La femme, on le sait depuis la Genèse, est vouée à être dominée par l'homme (Genèse 3, 16), hiérarchie confirmée par le Nouveau Testament (1 Cor 11, 3) et le Coran (sourate 4, verset 34). Ce schéma antique qui naquit dans le Jardin d'Eden connaît aujourd'hui une renaissance alarmante dans les cités HLM de banlieue, zones où la loi est celle du plus fort, du plus gueulard, du plus arrogant. L'espace y est transformé en territoires où des frontières invisibles pour les personnes qui y sont étrangères ne le sont pas pour les femmes africaines contraintes d'y vivre. Comment expliquer autrement que, par exemple, une femme rentrant chez elle soit contrainte, en été, de couvrir ses épaules avec un gilet pour ne pas donner un prétexte d'agression à des machos, ivres de rap et parfois de Coran, qui traînent en bas de son immeuble ? Le moindre centimètre carré de peau féminine est considéré comme une marque d'impudeur. Comment accepter que dans le domaine restreint délimité par le quartier, une femme divorcée, ou célibataire, soit considérée comme une débauchée car n'ayant pas un homme pour la "tenir" et être garant de sa respectabilité, c'est-à-dire imposer sa soumission totale à l'ordre patriarcal ? Car il est bien connu qu'une femme seule est une salope déchaînée se livrant à toutes les débauches, et pas une personne peut-être affligée par la solitude... Pire, comment supporter qu'une Algérienne ne puisse rentrer chez elle accompagnée par un français blanc sans que des machos racistes qui bavent, boivent et urinent sur le trottoir ne la considèrent comme une traîtresse à sa "race" ? Ces abrutis prétendant naturellement constituer, dans leur fange, des modèles de pureté. Sont-ils tous animés par le rigorisme islamique ? Pas sûr mais l'islam, en imprégnant les cités, les légitime dans leur misogynie délirante et leur haine de l'étranger, ici le français blanc, l'"occidental". L'appartenance à la tribu (déterminé aussi par l'enfermement patronymique) est une réalité et l'exogamie demeure une trahison de la famille, de la communauté, du sang. Le dénoncer serait du racisme ? Le problème ne disparaît pas en s'éloignant d'une HLM pour s'évader à Paris en espérant noyer ces stigmatisations dans la foule cosmopolite. Un comportement amoureux avec un français blanc pourra valoir à la contrevenante, au mieux, une remarque discrète, au pire des insultes en arabe. Eviter les baisers dans le quartier puritain de Barbès.

Où, alors, trouver un espace de paix et ne plus subir l'enfermement communautaire et religieux ? Contrairement à sa mission, l'école publique et laïque ne constitue pas un refuge sûr, trop de laxisme de l'Education Nationale a laissé les enseignants seuls face à de jeunes ignares déjà lobotomisés par le néant culturel dans lequel ils se vautrent.
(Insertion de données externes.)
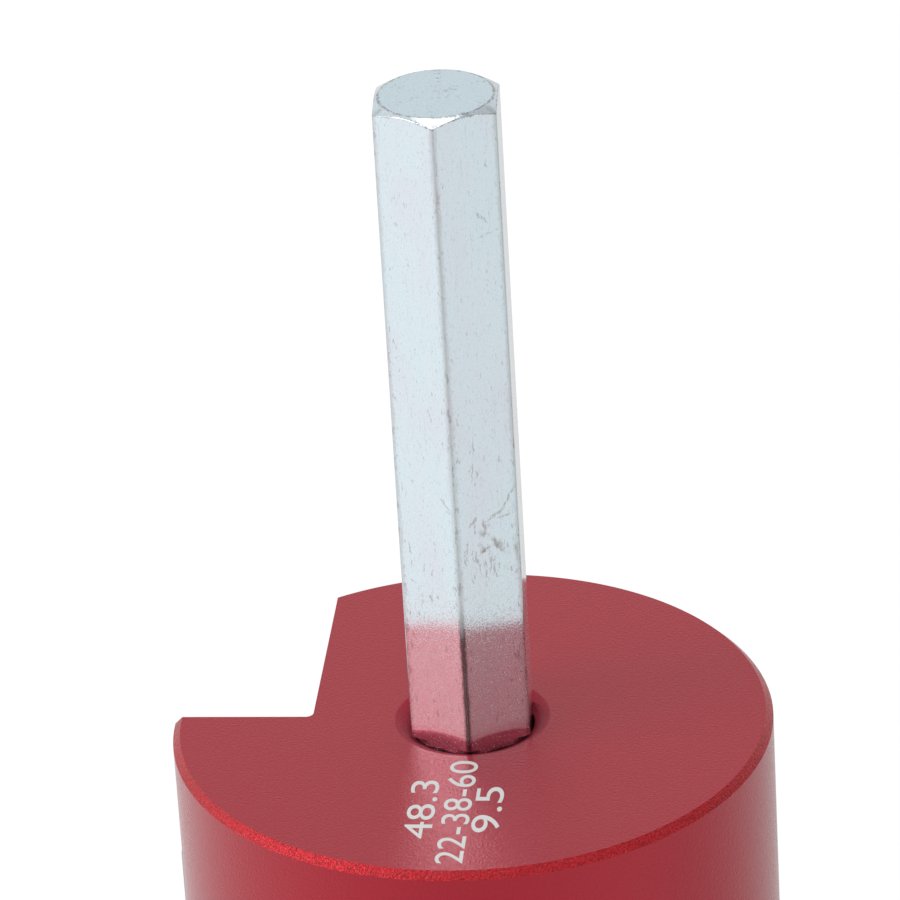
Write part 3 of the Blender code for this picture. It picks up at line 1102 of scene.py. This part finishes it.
# End screw: an M5 button-head screw, black oxide, up through the washer into the shank's foot. With
# the washer it holds the shank in the body lengthways.
end_low, end_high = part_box("end_screw")
end_head_foot = end_low.z + 0.55 * end_screw_size
end_screw = button_screw("end_screw_finish", end_screw_size, end_high.z - end_head_foot, end_high.x)
seat(end_screw, (0.0, 0.0, end_head_foot), (0.0, 0.0, -1.0))
end_screw.data.materials.append(black_steel)
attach(end_screw, "root")
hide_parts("end_screw")

# Size marking: plain numbers, laser-etched through the red oxide to the pale metal under it. They are
# the pipe's outside diameter, the length of the pilot, of the body above it and of both, and the
# width of the hexagon, in mm.
cap_height = 2.2 * MM
mark_thickness = 0.012 * MM

# Each row's text, its foot's place to the left or right of the axis, and where it starts and ends
marks = (
    ("48.3", -1.69 * MM, -18.7 * MM, -10.0 * MM),
    ("22-38-60", 1.1 * MM, -22.4 * MM, -7.0 * MM),
    ("9.5", 3.5 * MM, -17.8 * MM, -11.0 * MM),
)
rows = []
for text, foot, start, end in marks:
    bpy.ops.object.select_all(action="DESELECT")
    bpy.ops.object.text_add()
    bpy.context.object.data.body = text
    bpy.context.object.data.extrude = 0.5
    bpy.ops.object.convert(target="MESH")
    row = bpy.context.object
    low = Vector(min(corner[k] for corner in row.bound_box) for k in range(3))
    high = Vector(max(corner[k] for corner in row.bound_box) for k in range(3))
    wanted = (end - start, cap_height, mark_thickness)
    grow = Matrix.Diagonal((*(wanted[k] / (high[k] - low[k]) for k in range(3)), 1.0))
    set_down = Matrix.Translation((foot, start, top_height)) @ Matrix.Rotation(radians(90.0), 4, "Z")
    row.data.transform(set_down @ grow @ Matrix.Translation(-low))
    rows.append(row)
activate(rows[0])
for row in rows:
    row.select_set(True)
bpy.ops.object.join()
marking = bpy.context.object
marking.name = "size_marking"


def laser_etched(name):
    """Anodising burnt off by a laser: pale, matt and very slightly grainy aluminium.

    The laser's spots are about 0.05 mm wide and are drawn at 0.15 mm, so that they show.
    """
    made, tree, shader, place = finish_tree(name)
    grain = add_node(tree, "ShaderNodeTexNoise", {"Vector": place, "Scale": 1 / (0.15 * MM), "Detail": 2.0})
    colour = add_node(
        tree,
        "ShaderNodeMix",
        {"Factor": grain, "A": linear("cfcfcd"), "B": linear("e0e0de")},
        data_type="RGBA",
    )
    bump = add_node(tree, "ShaderNodeBump", {"Height": grain, "Strength": 1.0, "Distance": 0.01 * MM})
    put(shader.inputs["Base Color"], colour)
    put(shader.inputs["Metallic"], 0.2)
    put(shader.inputs["Roughness"], 0.6)
    put(shader.inputs["Normal"], bump)
    return made


marking.data.materials.clear()
marking.data.materials.append(laser_etched("laser_etched_aluminium"))
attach(marking, "root")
Dans certains établissements de banlieue, une enseignante nord africaine peut, paradoxalement, être salie de l'accusation de racisme, astuce classique pour discréditer toute remontrance envers des maghrébins. Ainsi, une enseignante de français en collège, dont le patronyme ne laisse aucun doute sur ses racines au sud de la Méditerranée, s'est-elle vue traitée de raciste pour avoir réprimandé des jeunes maghrébins qui, dès le début de l'année, pourrissaient la vie de la classe. A cela s'ajoutent de couardes dénonciations de la part de certains autres ayant découvert que cette enseignante, athée, ne pratique pas le ramadan. L'islam est un englobant et nul n'a autorité pour s'en défaire.
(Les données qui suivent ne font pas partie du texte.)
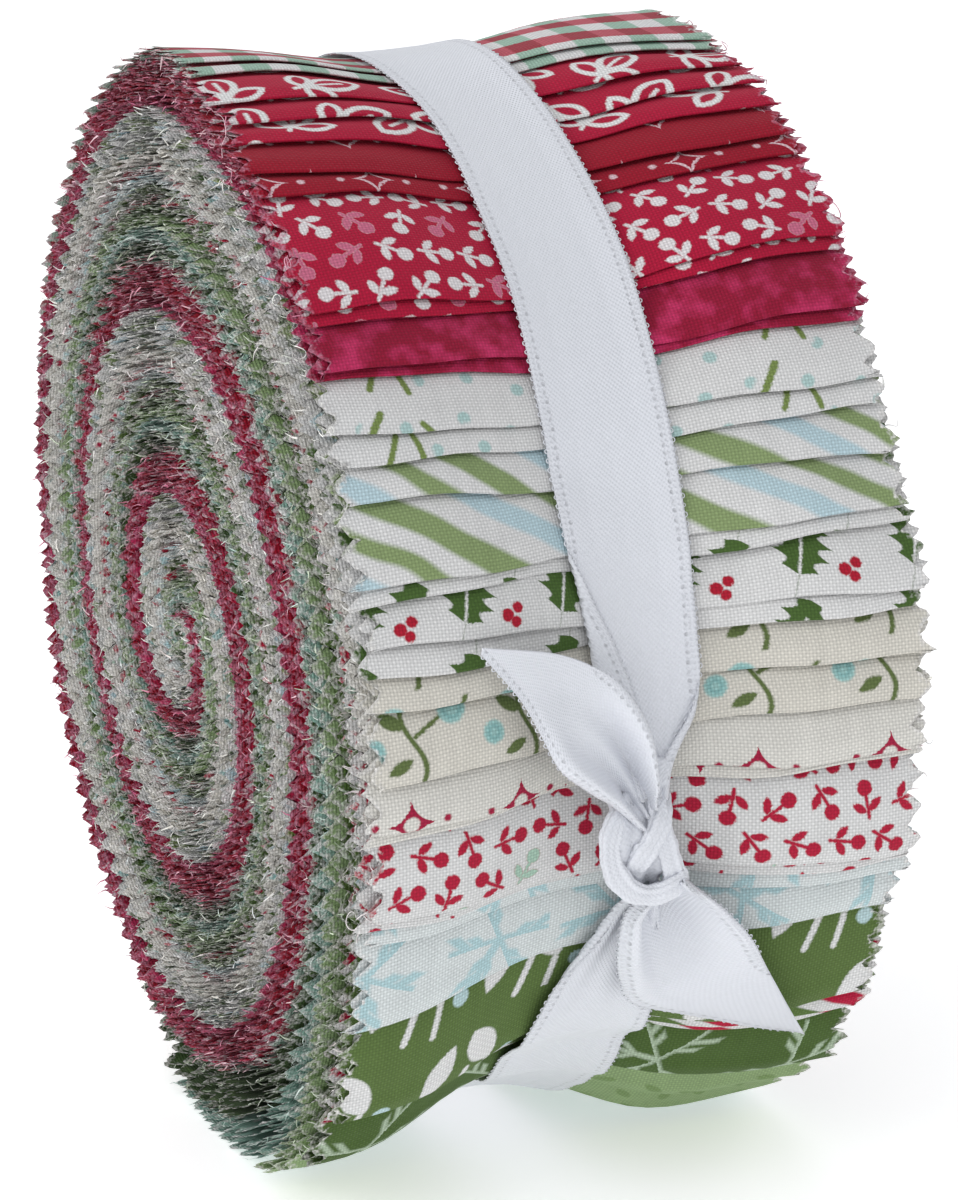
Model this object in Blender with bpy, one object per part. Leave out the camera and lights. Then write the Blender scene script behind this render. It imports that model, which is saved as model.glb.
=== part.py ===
"""A roll of quilting strips, tied with a satin ribbon.

Forty cotton strips with pinked edges are each folded in half, laid in one stack and wound up
from the inner end. The roll stands on its rim: X runs along its axis, Z is up, and the ends of
the strips step down its front. Clock angles are about the winding's hub: 0 is up, 90 the front
(-Y), 180 down and 270 the back. The origin is on the floor under the middle of the whole box.
"""
import math

import bmesh
import bpy
import numpy as np
from mathutils.geometry import delaunay_2d_cdt

MM = 0.001

for old in list(bpy.data.objects):
    bpy.data.objects.remove(old)


def material(name, colour, roughness):
    made = bpy.data.materials.new(name)
    made.use_nodes = True
    shader = made.node_tree.nodes["Principled BSDF"]
    shader.inputs["Base Color"].default_value = (*colour, 1)
    shader.inputs["Roughness"].default_value = roughness
    return made


def add_object(name, points, faces, finish):
    """One mesh object from points in millimetres, with outward normals and smooth shading."""
    mesh = bpy.data.meshes.new(name)
    mesh.from_pydata([tuple(c * MM for c in p) for p in points], [], faces)
    shape = bmesh.new()
    shape.from_mesh(mesh)
    bmesh.ops.recalc_face_normals(shape, faces=shape.faces)
    shape.to_mesh(mesh)
    shape.free()
    mesh.materials.append(finish)
    mesh.shade_smooth()
    mesh.set_sharp_from_angle(angle=math.radians(50))
    placed = bpy.data.objects.new(name, mesh)
    bpy.context.collection.objects.link(placed)
    return placed


def smooth_table(rows, column):
    """A smooth curve through one column of a table whose first column rises steadily."""
    keys = [row[0] for row in rows]
    values = [row[column] for row in rows]
    last = len(rows) - 1

    def slope(i):
        low, high = max(i - 1, 0), min(i + 1, last)
        return (values[high] - values[low]) / (keys[high] - keys[low])

    slopes = [slope(i) for i in range(last + 1)]

    def read(key):
        key = min(max(key, keys[0]), keys[last])
        i = min(int(np.searchsorted(keys, key, side="right")) - 1, last - 1)
        span = keys[i + 1] - keys[i]
        f = (key - keys[i]) / span
        rise = values[i + 1] - values[i]
        bend = f * (1 - f)
        return values[i] + rise * f * f * (3 - 2 * f) + span * bend * (
            slopes[i] * (1 - f) - slopes[i + 1] * f)

    return read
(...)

Nul refuge n'existe donc et la famille est souvent la première génératrice d'une situation étouffante, qu'elle demeure au pays d'origine ou qu'elle réside en France. Les frères ou beau-frères seront prompts à rappeler à une femme seule l'indécence de sa situation et les pires calomnies ne seront pas de trop pour faire plier l'insoumise. Est interdit à la femme ce que l'homme peut pratiquer en toute impunité, voire avec la fierté du mâle conquérant. Hypocrisie et dictature des apparences. L'existence d'accords binationaux avec le Maroc et l'Algérie est, à ce propos, une dramatique régression pour les droits des femmes, régression qu'on ne saurait qualifier de positive. La femme n'existe que dans sa soumission à l'homme à qui son aspiration à la liberté est insupportable.
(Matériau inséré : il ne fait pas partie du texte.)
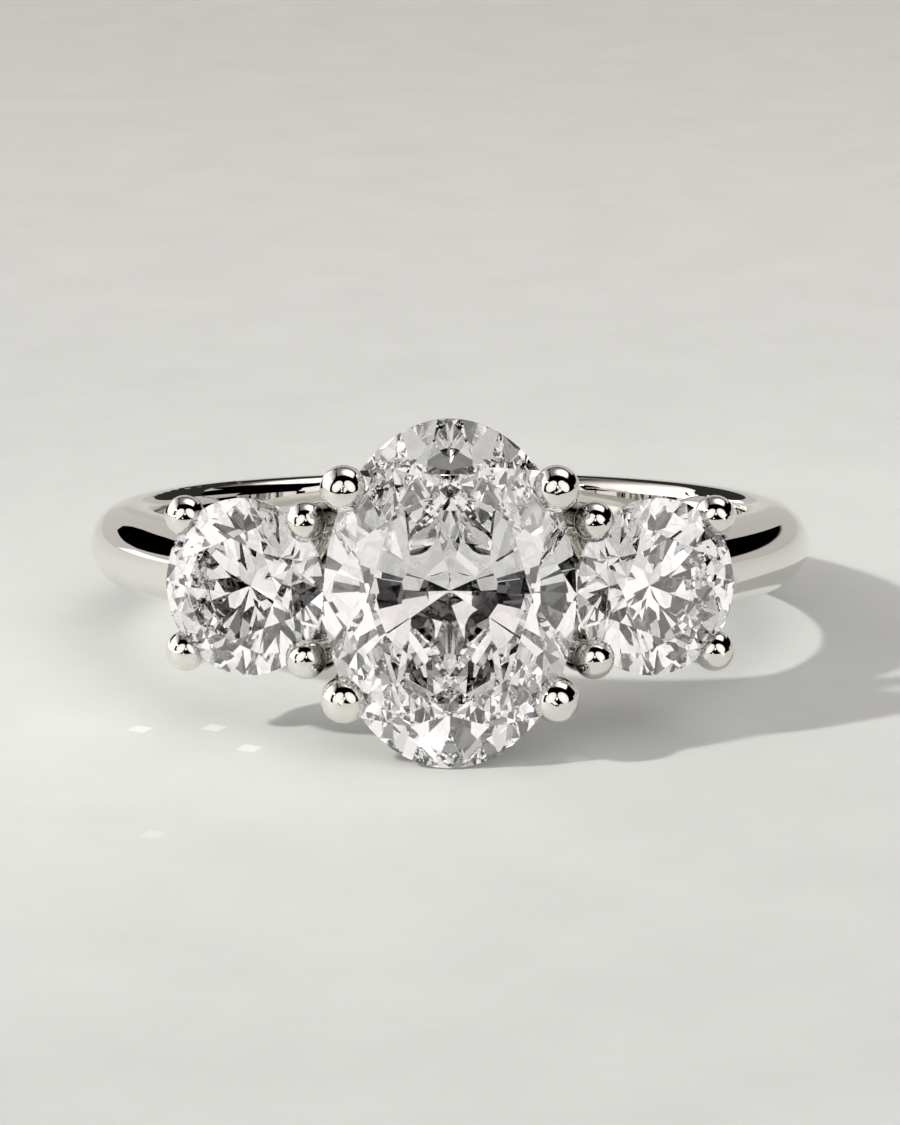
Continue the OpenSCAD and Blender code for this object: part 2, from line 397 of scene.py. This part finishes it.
def makeStudio(spec):
    world = bpy.data.worlds.new("studio")
    bpy.context.scene.world = world
    bench = Bench(world)
    place = bench.node("ShaderNodeTexCoord", output="Generated")
    x, y, z = (
        bench.node("ShaderNodeSeparateXYZ", values={"Vector": place}, output=axis)
        for axis in "XYZ"
    )
    light = wallLight(spec, x, y, z) + overheadLight(spec, x, y, z)
    for middle, end in spec["diffusers"]:
        away = ovalDistance(bench, place, aim(*middle), aim(*end), *spec["diffuserSize"])
        strength = (1 - away * spec["diffuserFall"]) * spec["diffuser"]
        light = cover(light, 1 - away.past(1, spec["diffuserSoft"]), strength)
    upright = Vector((0, 0, 1))
    for azimuth, elevation, height, width in spec["lamps"]:
        away = ovalDistance(bench, place, aim(azimuth, elevation), upright, height, width)
        light = light + (1 - away.past(1, spec["lampSoft"])) * spec["lampStrength"]
    light = light + spec["dark"]
    seen = bench.node("ShaderNodeLightPath", output="Is Camera Ray")
    lit = bench.node("ShaderNodeBackground", values={"Color": spec["colour"], "Strength": light})
    plain = bench.node("ShaderNodeBackground", values={"Color": spec["backdrop"]})
    shade = bench.node("ShaderNodeMixShader", values={0: seen, 1: lit, 2: plain})
    bench.node("ShaderNodeOutputWorld", values={"Surface": shade})


# Cards beside the ring that show in reflections only, for its polished metal.
# Middles and the places that they face are in mm, and outlines in mm across and
# up from the middle, as that place sees them.

cards = {
    "left_grey": {
        "middle": (-12.8, 1.2, 6.1), "faces": (-8.4, -3.3, 4.0), "glow": 0.6,
        "outline": [
            (-7.0, 0.6), (-7.0, -1.5), (-2.0, -1.8), (0.0, -2.9), (4.6, -2.9), (4.6, 0.5),
            (2.2, 2.4), (-0.6, 3.6), (-2.5, 3.0), (-2.5, 0.5)],
    },
    "back": {
        "middle": (0, 17, 6.8), "faces": (0, 9, 3.4), "glow": 0.03,
        "outline": [(-8.0, -2.2), (8.0, -2.2), (7.0, 1.2), (4.0, 2.6), (-4.0, 2.6), (-7.0, 1.2)],
    },
    "left_black": {
        "middle": (-12.41, 0.77, 5.94), "faces": (-8.43, -3.3, 4.05), "glow": 0.0,
        "outline": [
            (-5.0, -0.3), (-3.6, -0.8), (-1.8, -1.3), (0.0, -1.5), (1.5, -1.45), (2.0, -1.0),
            (1.9, -0.4), (1.4, 0.3), (0.6, 1.0), (-0.3, 1.8), (-1.2, 2.4), (-2.4, 2.2),
            (-4.0, 1.4), (-5.2, 0.3)],
    },
}


def makeCard(name, spec):
    middle, faces = Vector(spec["middle"]) * mm, Vector(spec["faces"]) * mm
    towards = (faces - middle).normalized()
    across = Vector((0, 0, 1)).cross(towards).normalized()
    up = towards.cross(across)
    corners = [middle + (across * u + up * v) * mm for u, v in spec["outline"]]
    mesh = bpy.data.meshes.new(name)
    mesh.from_pydata(corners, [], [tuple(range(len(corners)))])
    material, bench = newMaterial(name)
    surface = bench.node("ShaderNodeEmission", values={
        "Color": studio["colour"], "Strength": spec["glow"]})
    bench.node("ShaderNodeOutputMaterial", values={"Surface": surface})
    mesh.materials.append(material)
    card = bpy.data.objects.new(name, mesh)
    card.visible_camera = False
    card.visible_diffuse = False
    card.visible_transmission = False
    card.visible_shadow = False
    bpy.context.scene.collection.objects.link(card)


# A key light from the left front, a soft fill from the front, a pool of light
# left of the ring, and the light that the ring throws into its own shadow. The
# last three are for the floor alone and are kept out of reflections. Angles
# are in degrees, places in mm and distances in metres.

lights = {
    "key": {
        "kind": "SUN", "energy": 2.4, "colour": (1.0, 0.985, 0.95), "angles": {"angle": 3.5},
        "settings": {}, "from": (-0.727, -0.359, 0.583), "aim": (0, 0, 0), "distance": 0.1,
        "reflected": True,
    },
    "fill": {
        "kind": "SUN", "energy": 1.85, "colour": (1.0, 0.985, 0.95), "angles": {"angle": 60},
        "settings": {"use_shadow": False},
        "from": (0.30, -0.58, 0.757), "aim": (0, 0, 0), "distance": 0.1,
        "reflected": False,
    },
    "pool": {
        "kind": "SPOT", "energy": 7.5, "colour": (1.0, 1.0, 0.96), "angles": {"spot_size": 4.9},
        "settings": {"spot_blend": 1.0, "shadow_soft_size": 0.02},
        "from": (-0.727, -0.359, 0.583), "aim": (-11, -4, 0), "distance": 0.4,
        "reflected": False,
    },
    "bounce": {
        "kind": "SPOT", "energy": 2.4, "colour": (1.0, 0.97, 0.90), "angles": {"spot_size": 3.5},
        "settings": {"spot_blend": 1.0, "use_shadow": False},
        "from": (0.0, -0.6, 0.8), "aim": (-2.5, -2.8, 0), "distance": 0.4,
        "reflected": False,
    },
}


def makeLight(name, spec):
    lamp = bpy.data.lights.new(name, spec["kind"])
    lamp.energy = spec["energy"]
    lamp.color = spec["colour"]
    for setting, value in spec["settings"].items():
        setattr(lamp, setting, value)
    for setting, degrees in spec["angles"].items():
        setattr(lamp, setting, math.radians(degrees))
    light = bpy.data.objects.new(name, lamp)
    towards = Vector(spec["from"]).normalized()
    light.location = Vector(spec["aim"]) * mm + towards * spec["distance"]
    light.rotation_mode = "QUATERNION"
    light.rotation_quaternion = towards.to_track_quat("Z", "Y")
    light.visible_glossy = spec["reflected"]
    light.visible_transmission = spec["reflected"]
    bpy.context.scene.collection.objects.link(light)


camera = {
    "aim": (0.0, 1.691, 1.955),  # mm
    "distance": 124.7,           # mm
    "elevation": 15.31,
    "lens": 139.4,
    "sensor": 36.0,
    "clip": (0.01, 20.0),
}


def makeCamera(spec):
    data = bpy.data.cameras.new("camera")
    data.lens = spec["lens"]
    data.sensor_width = spec["sensor"]
    data.clip_start, data.clip_end = spec["clip"]
    eye = bpy.data.objects.new("camera", data)
    back = aim(0, spec["elevation"])
    eye.location = (Vector(spec["aim"]) + back * spec["distance"]) * mm
    eye.rotation_mode = "QUATERNION"
    eye.rotation_quaternion = back.to_track_quat("Z", "Y")
    bpy.context.scene.collection.objects.link(eye)
    bpy.context.scene.camera = eye


# How light is followed: through many facets of the stones, and without the
# bright patches that they throw, which would be too noisy

paths = {
    "max_bounces": 32,
    "glossy_bounces": 32,
    "transmission_bounces": 32,
    "caustics_reflective": False,
    "caustics_refractive": False,
    "blur_glossy": 0.0,
}

print("laying the floor")
makeFloor(plaster)

print("setting up the studio")
makeStudio(studio)
for name, spec in cards.items():
    makeCard(name, spec)
for name, spec in lights.items():
    makeLight(name, spec)

print("placing the camera")
makeCamera(camera)
bpy.context.scene.view_settings.view_transform = "Standard"
for setting, value in paths.items():
    setattr(bpy.context.scene.cycles, setting, value)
S'affranchir de la tutelle patriarcale, décider seule de sa vie, affirmer son autonomie financière, condition première de sa libération, autant de sacrilèges qui conduisent à l'accusation d'occidentalisation alors que les accusateurs accourent précisément en Europe de l'Ouest pour y trouver travail et meilleures conditions de vie, pressés par la situation économique de pays d'origine qui ne sont rien moins que des dictatures ou des théocraties. La lucidité, et le courage, imposent de voir que ce machisme n'est pas réduit à quelques individus mais imprègne et dicte l'immobilisme de sociétés figées au point que les femmes, endoctrinées ou épuisées par trop de résistance, n'ont d'autre choix que de se soumettre. Les drames vécus sont, ici, l'échec d'un système insuffisamment laïque qui pèche par trop de timidité à imposer la stricte égalité entre les hommes et les femmes.